In Ramallah, thousands of people marched from Yasser Arafat’s grave in Muqata to Clock Square, where singers sang nationalistic songs and politicians congratulated the hunger strikers on their victory.
Another Day of Protests
Hundreds made their way to Ofer prison, in the largest demonstration there yet. The Israeli army surrounded the protesters from three sides and fired large amounts of tear gas canisters, which forced the majority of protesters to remain at a distance from the jail.
Persistent protesters managed to get close to the soldiers and were chanting against the occupation, but had to scatter on more than one occasion when the soldiers brought out the skunk truck and began firing plastic covered steel bullets.
At Qalandiya checkpoint, a smaller protest was quickly quelled by the Israeli army, and one man was taken immediately to hospital after being shot at with live ammunition.
In essence, it was just another protest at Ofer or Qalandiya, disconnected from the heavy inference that May 15 holds for Palestinians.

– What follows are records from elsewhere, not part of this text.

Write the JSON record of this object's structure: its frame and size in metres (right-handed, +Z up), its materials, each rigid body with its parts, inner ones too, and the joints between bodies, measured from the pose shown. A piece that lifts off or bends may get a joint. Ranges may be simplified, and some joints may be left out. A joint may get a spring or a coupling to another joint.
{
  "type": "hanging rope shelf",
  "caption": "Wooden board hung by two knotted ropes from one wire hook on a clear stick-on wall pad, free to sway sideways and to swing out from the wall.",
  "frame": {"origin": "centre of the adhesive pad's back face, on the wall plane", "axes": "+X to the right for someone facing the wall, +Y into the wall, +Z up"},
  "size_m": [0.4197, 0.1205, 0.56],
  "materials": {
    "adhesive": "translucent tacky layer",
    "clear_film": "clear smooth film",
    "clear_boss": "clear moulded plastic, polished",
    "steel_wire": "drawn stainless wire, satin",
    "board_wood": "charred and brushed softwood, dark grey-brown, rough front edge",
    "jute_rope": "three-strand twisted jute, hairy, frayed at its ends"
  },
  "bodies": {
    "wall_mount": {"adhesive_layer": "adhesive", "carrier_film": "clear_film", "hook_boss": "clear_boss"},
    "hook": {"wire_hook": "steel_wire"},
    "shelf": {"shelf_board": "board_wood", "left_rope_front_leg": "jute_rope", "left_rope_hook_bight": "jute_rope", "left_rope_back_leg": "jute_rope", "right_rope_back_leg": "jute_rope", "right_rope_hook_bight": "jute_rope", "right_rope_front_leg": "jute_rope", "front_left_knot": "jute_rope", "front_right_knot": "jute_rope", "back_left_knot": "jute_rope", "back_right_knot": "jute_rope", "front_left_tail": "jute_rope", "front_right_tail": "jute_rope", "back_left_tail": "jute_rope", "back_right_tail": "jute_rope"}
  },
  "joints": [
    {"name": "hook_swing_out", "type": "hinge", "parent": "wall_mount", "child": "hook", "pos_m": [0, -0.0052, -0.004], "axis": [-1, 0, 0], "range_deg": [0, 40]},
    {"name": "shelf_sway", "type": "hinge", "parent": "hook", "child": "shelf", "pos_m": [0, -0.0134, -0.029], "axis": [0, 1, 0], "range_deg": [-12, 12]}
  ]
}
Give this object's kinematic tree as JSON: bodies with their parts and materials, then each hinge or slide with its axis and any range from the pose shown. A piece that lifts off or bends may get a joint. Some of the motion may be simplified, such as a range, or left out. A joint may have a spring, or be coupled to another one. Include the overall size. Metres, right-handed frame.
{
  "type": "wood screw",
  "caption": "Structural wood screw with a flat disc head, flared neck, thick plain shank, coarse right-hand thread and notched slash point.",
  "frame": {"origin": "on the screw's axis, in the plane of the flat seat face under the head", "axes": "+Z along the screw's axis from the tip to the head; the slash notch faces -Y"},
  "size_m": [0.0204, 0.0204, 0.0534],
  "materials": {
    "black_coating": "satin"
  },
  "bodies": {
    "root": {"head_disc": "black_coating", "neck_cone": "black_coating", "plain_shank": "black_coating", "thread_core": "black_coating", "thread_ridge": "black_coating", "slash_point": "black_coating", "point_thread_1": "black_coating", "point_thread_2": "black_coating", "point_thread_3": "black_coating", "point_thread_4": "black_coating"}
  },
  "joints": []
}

The right of return assertions and chants were eclipsed by the general chants against the occupation, and occasionally for the prisoners whose cause is still not over yet.
The prospective spark for an uprising on Nakba Day did not happen, but the struggle remains. 4,600 prisoners still languish in Israeli jails, the right of return has not yet been achieved, and that the stage is still set for an uprising against the occupation.